Within just six months of partnering with Databricks, we introduced a pivotal security innovation for our customers—an achievement that would have been virtually impossible given our former technology stack, expansive customer base, and the need to prioritize core security features.

Databricks utilization stats

  • ~3 Trillion records crunching per day.
  • P50 processing time: < 30 mins.
  • Max parallelism: 24
  • Auto Loader utilization drops ingest latencies to seconds, offering near real-time processing.
  • Out-of-the-box features, such as AI/BI dashboards with system tables, helped development teams identify and analyze high-cost jobs and runs over time, monitor significant budget changes, and support effective cost optimization and resource management.

Conclusion

As the above application case study showed, the timing of our growth aligned with Databricks emerging as the leading data platform of choice. Our shared commitment to rapid innovation and scalability made this partnership a natural fit.

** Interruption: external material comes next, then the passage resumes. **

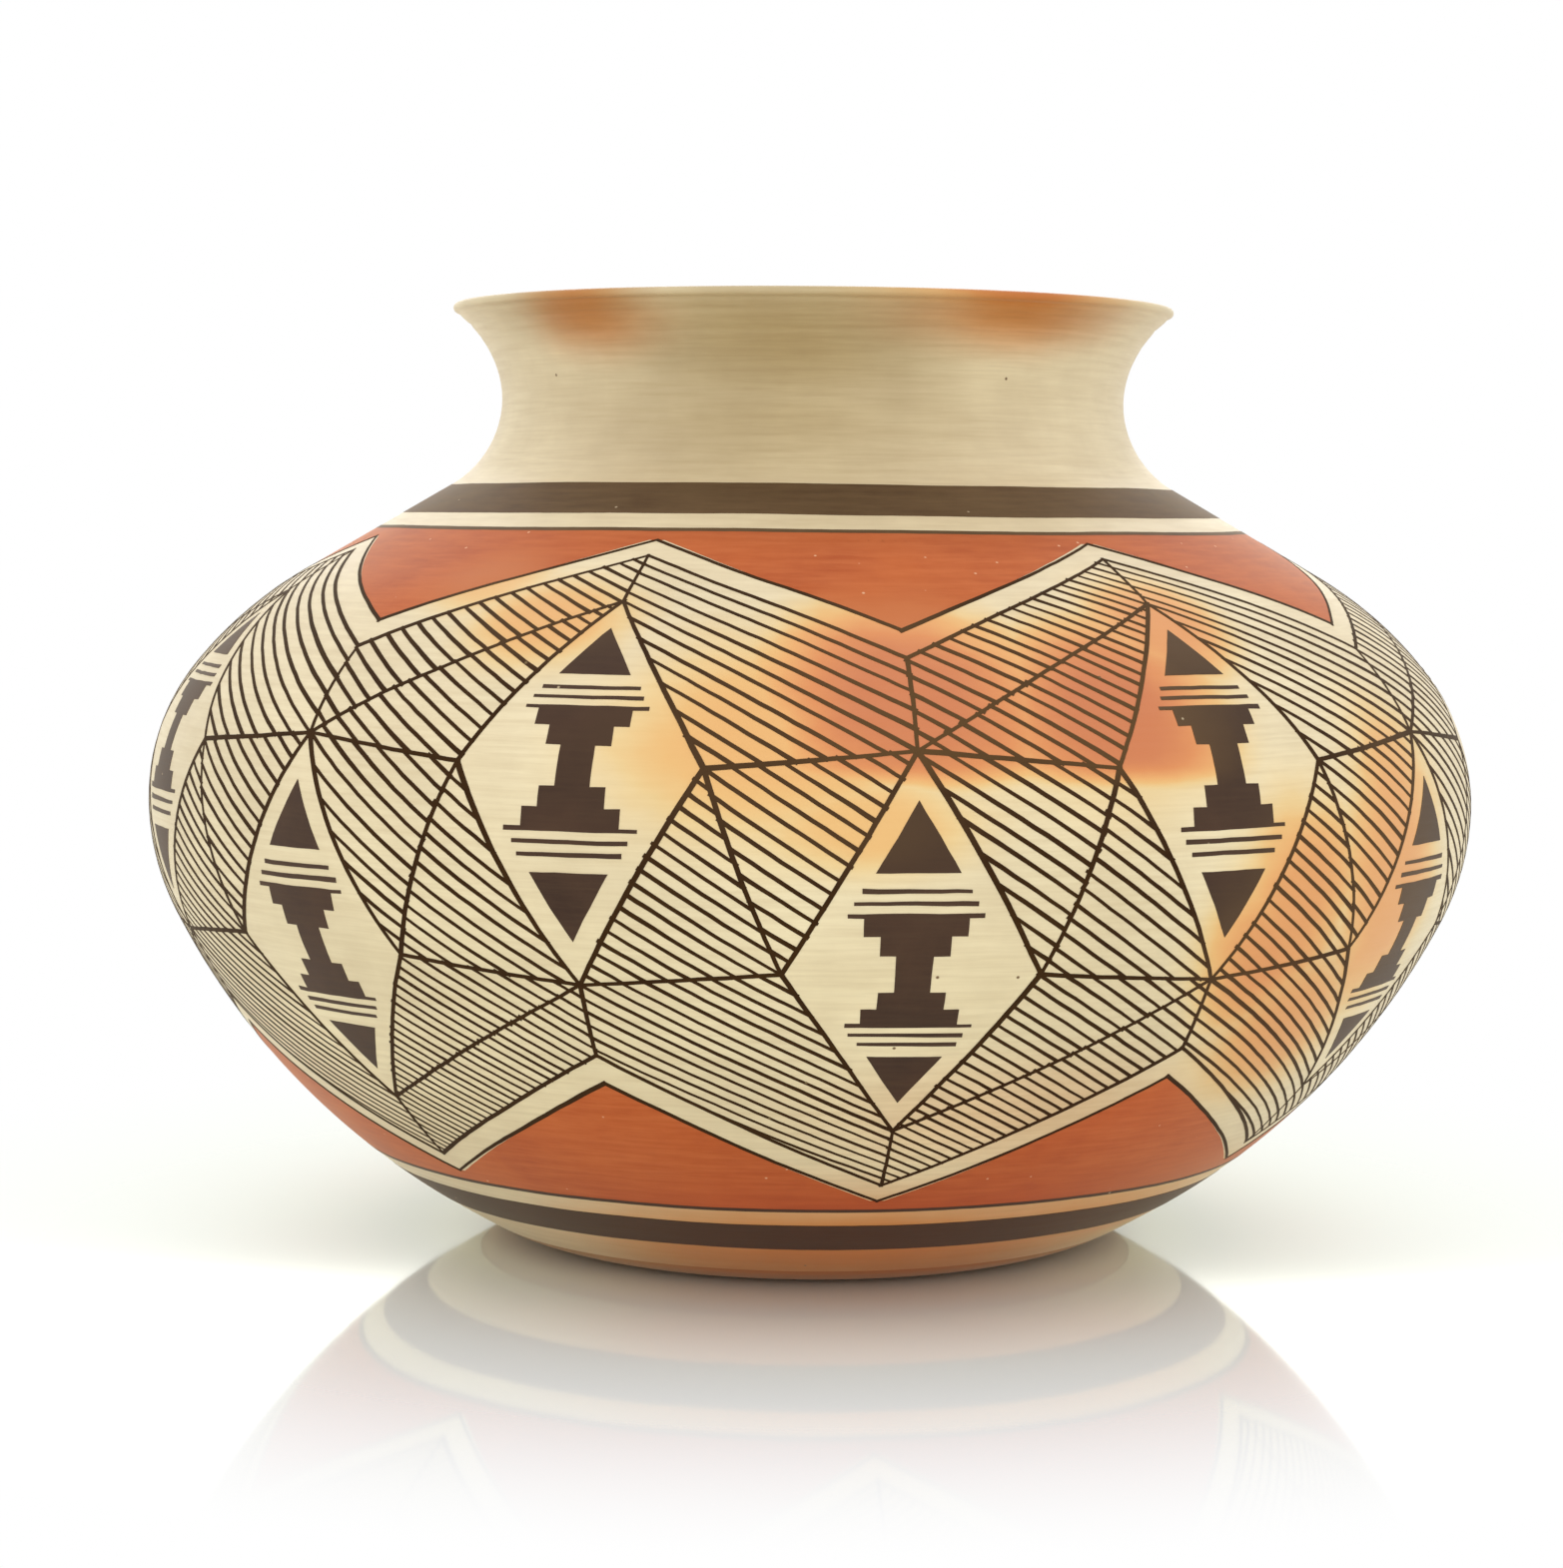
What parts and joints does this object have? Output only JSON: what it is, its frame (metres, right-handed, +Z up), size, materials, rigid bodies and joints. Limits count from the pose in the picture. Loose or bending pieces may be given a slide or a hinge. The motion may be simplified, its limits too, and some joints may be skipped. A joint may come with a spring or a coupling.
{
  "type": "pottery water jar",
  "caption": "Wide-bellied hand-built pottery jar with a flat base, sloping shoulder, short concave neck and flared lip, with plain painted bands.",
  "frame": {"origin": "centre of the flat base, on the floor", "axes": "+Z up along the jar's axis; X and Y lie along any two crossed diameters"},
  "size_m": [0.3, 0.3, 0.2116],
  "materials": {
    "fired_clay": "bare low-fired earthenware, scraped and wiped smooth",
    "cream_slip": "cream slip, polished with a stone to a soft sheen",
    "black_paint": "matt brown-black mineral and plant paint, fired on",
    "red_slip": "matt brick-red clay slip, brushed on"
  },
  "bodies": {
    "root": {"base_slab": "fired_clay", "lower_wall_coil_1": "fired_clay", "lower_wall_coil_2": "fired_clay", "lower_wall_coil_3": "fired_clay", "belly_coil_lower": "fired_clay", "belly_coil_upper": "fired_clay", "shoulder_coil_1": "fired_clay", "shoulder_coil_2": "fired_clay", "shoulder_coil_3": "fired_clay", "neck_coil": "fired_clay", "rim_coil": "fired_clay", "cream_slip": "cream_slip", "shoulder_band": "black_paint", "shoulder_line": "black_paint", "foot_band": "black_paint", "foot_line": "black_paint", "shoulder_red_band": "red_slip", "foot_red_band": "red_slip"}
  },
  "joints": []
}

By reframing the technical challenge of cloud security as a data problem, we were able to seek out technology providers who were experts in this area. This strategic shift allowed us to focus on depth, leveraging Databricks’ powerful platform while applying our domain intelligence to tailor it for our scale and business needs. Ultimately, this collaboration has empowered us to accelerate innovation, enhance security insights, and deliver greater value to our customers.